Manufacturing and evaluation of the tensile properties of 3D printed human hair reinforced composites

Abstract

This thesis proposes a novel method to 3D print human hair-based polymer composites. Human hair is a biological fiber whose microstructure is well-defined. It possesses high tensile strength, thermal insulation, a unique chemical composition, and elastic recovery, among other qualities. However, its delayed breakdown causes numerous environmental issues. Although there are many viable applications for hair, it is still regarded as biological waste. In light of this, this study aims to investigate the feasibility of producing a class of polymer composites reinforced with short human hair fibers and continuous human hair fibers using SLA 3D printing technique. The first study used short human hair fibers to 3D print polymer composites as a proof of concept. Short human hair fiber-reinforced composites in the weight percentage of 1,5,10,15, and 20 were fabricated, and a tensile test was performed to determine the ultimate tensile strength of the composites. Although the concept of 3D printing natural fibers using SLA 3D printing was successfully proved, the strength of the fabricated composite specimens was substantially low compared to the neat polymer specimen due to the presence of voids and poor interfacial adhesion between the fiber and the matrix.

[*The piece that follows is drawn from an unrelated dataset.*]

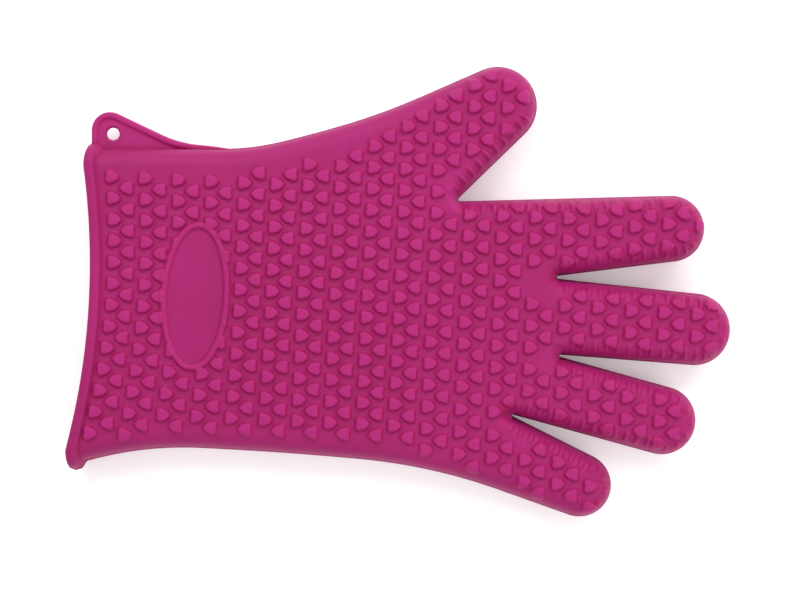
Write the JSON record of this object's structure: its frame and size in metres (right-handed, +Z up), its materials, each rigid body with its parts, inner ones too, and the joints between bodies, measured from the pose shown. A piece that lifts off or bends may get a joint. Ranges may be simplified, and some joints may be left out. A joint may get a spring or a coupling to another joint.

Hence in the second study, the focus was to develop effective surface treatment techniques to improve the interfacial adhesion between the fiber and the matrix. The second study also investigates using continuous human hair fibers instead of short human hair fibers to fabricate composites using 3D printing. Human hair fibers were modified by grafted with MA-POSS and cold air plasma treatment. The effect of the surface treatment was investigated by performing single-hair pull-out tests. Post surface modification, human hair fibers were used to 3D print tensile specimens using SLA 3D printing to determine the effect of surface treatment of the fibers. SEM and an optical microscope were used to study the surface morphology of the modified fibers. XPS was performed to confirm the grafting of MA-POSS on the human hair fibers. Voids, fiber volume, and fiber orientation were determined by performing Micro-CT.